Filter this material down to the lines that hold "JSON", copying each one.

## Start PROVIDED DATA

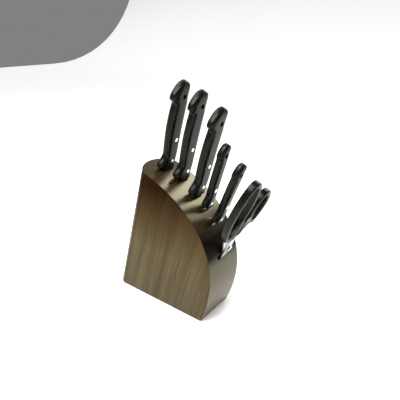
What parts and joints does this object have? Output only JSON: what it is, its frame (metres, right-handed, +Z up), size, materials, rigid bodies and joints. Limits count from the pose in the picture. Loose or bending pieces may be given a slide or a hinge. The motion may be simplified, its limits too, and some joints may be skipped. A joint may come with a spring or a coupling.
{
  "type": "knife block with knives",
  "caption": "Curved walnut knife block on a flat base, riveted black-handled kitchen knives and scissors standing in slanted cross slots.",
  "frame": {"origin": "middle of the block's footprint on the surface it stands on", "axes": "+X towards the curved front that the knives lean over, +Y towards the side that the blades' spines face, +Z up"},
  "size_m": [0.2509, 0.089, 0.3221],
  "materials": {
    "walnut": "satin lacquer",
    "core_wood": "sanded",
    "handle_plastic": "satin moulded",
    "blade_steel": "fine ground",
    "rivet_steel": "polished",
    "screw_zinc": "zinc plated"
  },
  "bodies": {
    "block": {"side_panel_left": "walnut", "side_panel_right": "walnut", "back_board": "walnut", "cover": "walnut", "base_board": "walnut", "core_board_1": "core_wood", "core_board_2": "core_wood", "core_board_3": "core_wood", "core_board_4": "core_wood", "core_board_5": "core_wood", "core_board_6": "core_wood", "core_board_7": "core_wood", "base_screw_1": "screw_zinc", "base_screw_2": "screw_zinc", "base_screw_3": "screw_zinc", "base_screw_4": "screw_zinc"},
    "bread_knife": {"bread_knife_handle": "handle_plastic", "bread_knife_blade": "blade_steel", "bread_knife_rivet_1": "rivet_steel", "bread_knife_rivet_2": "rivet_steel"},
    "chef_knife": {"chef_knife_handle": "handle_plastic", "chef_knife_blade": "blade_steel", "chef_knife_rivet_1": "rivet_steel", "chef_knife_rivet_2": "rivet_steel"},
    "carving_knife": {"carving_knife_handle": "handle_plastic", "carving_knife_blade": "blade_steel", "carving_knife_rivet_1": "rivet_steel", "carving_knife_rivet_2": "rivet_steel"},
    "utility_knife": {"utility_knife_handle": "handle_plastic", "utility_knife_blade": "blade_steel", "utility_knife_rivet_1": "rivet_steel", "utility_knife_rivet_2": "rivet_steel"},
    "paring_knife": {"paring_knife_handle": "handle_plastic", "paring_knife_blade": "blade_steel", "paring_knife_rivet_1": "rivet_steel", "paring_knife_rivet_2": "rivet_steel"},
    "scissors": {"scissors_finger_blade": "blade_steel", "scissors_finger_loop": "handle_plastic", "scissors_pivot_screw": "rivet_steel", "scissors_pivot_nut": "rivet_steel"},
    "scissors_thumb_half": {"scissors_thumb_blade": "blade_steel", "scissors_thumb_loop": "handle_plastic"}
  },
  "joints": [
    {"name": "bread_knife_draw", "type": "slide", "parent": "block", "child": "bread_knife", "axis": [0.2639, 0, 0.9646], "range_m": [0, 0.1999]},
    {"name": "chef_knife_draw", "type": "slide", "parent": "block", "child": "chef_knife", "axis": [0.2672, 0, 0.9636], "range_m": [0, 0.1916]},
    {"name": "carving_knife_draw", "type": "slide", "parent": "block", "child": "carving_knife", "axis": [0.2957, 0, 0.9553], "range_m": [0, 0.1762]},
    {"name": "utility_knife_draw", "type": "slide", "parent": "block", "child": "utility_knife", "axis": [0.2957, 0, 0.9553], "range_m": [0, 0.1451]},
    {"name": "paring_knife_draw", "type": "slide", "parent": "block", "child": "paring_knife", "axis": [0.3778, 0, 0.9259], "range_m": [0, 0.1166]},
    {"name": "scissors_draw", "type": "slide", "parent": "block", "child": "scissors", "axis": [0.4226, 0, 0.9063], "range_m": [0, 0.0974]},
    {"name": "scissors_open", "type": "hinge", "parent": "scissors", "child": "scissors_thumb_half", "pos_m": [0.09579, 0.0045, 0.10877], "axis": [-0.9063, 0, 0.4226], "range_deg": [0, 12]}
  ]
}
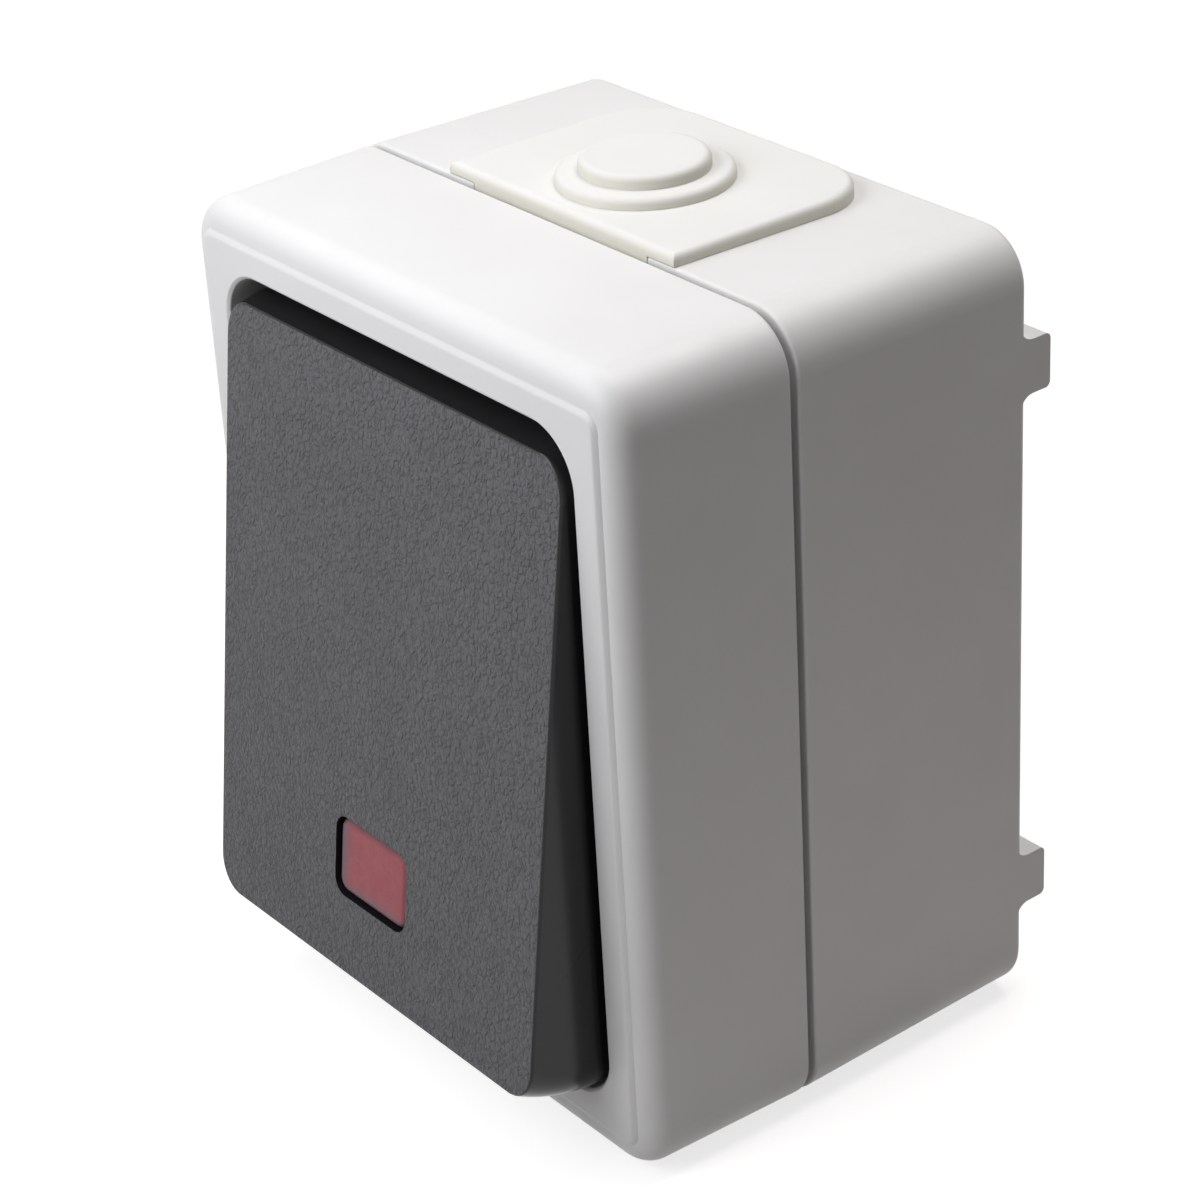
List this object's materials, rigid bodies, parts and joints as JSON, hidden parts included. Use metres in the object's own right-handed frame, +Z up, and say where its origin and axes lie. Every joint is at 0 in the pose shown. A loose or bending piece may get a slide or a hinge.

## End PROVIDED DATA

IN RESPONSE ::
What parts and joints does this object have? Output only JSON: what it is, its frame (metres, right-handed, +Z up), size, materials, rigid bodies and joints. Limits count from the pose in the picture. Loose or bending pieces may be given a slide or a hinge. The motion may be simplified, its limits too, and some joints may be skipped. A joint may come with a spring or a coupling.
List this object's materials, rigid bodies, parts and joints as JSON, hidden parts included. Use metres in the object's own right-handed frame, +Z up, and say where its origin and axes lie. Every joint is at 0 in the pose shown. A loose or bending piece may get a slide or a hinge.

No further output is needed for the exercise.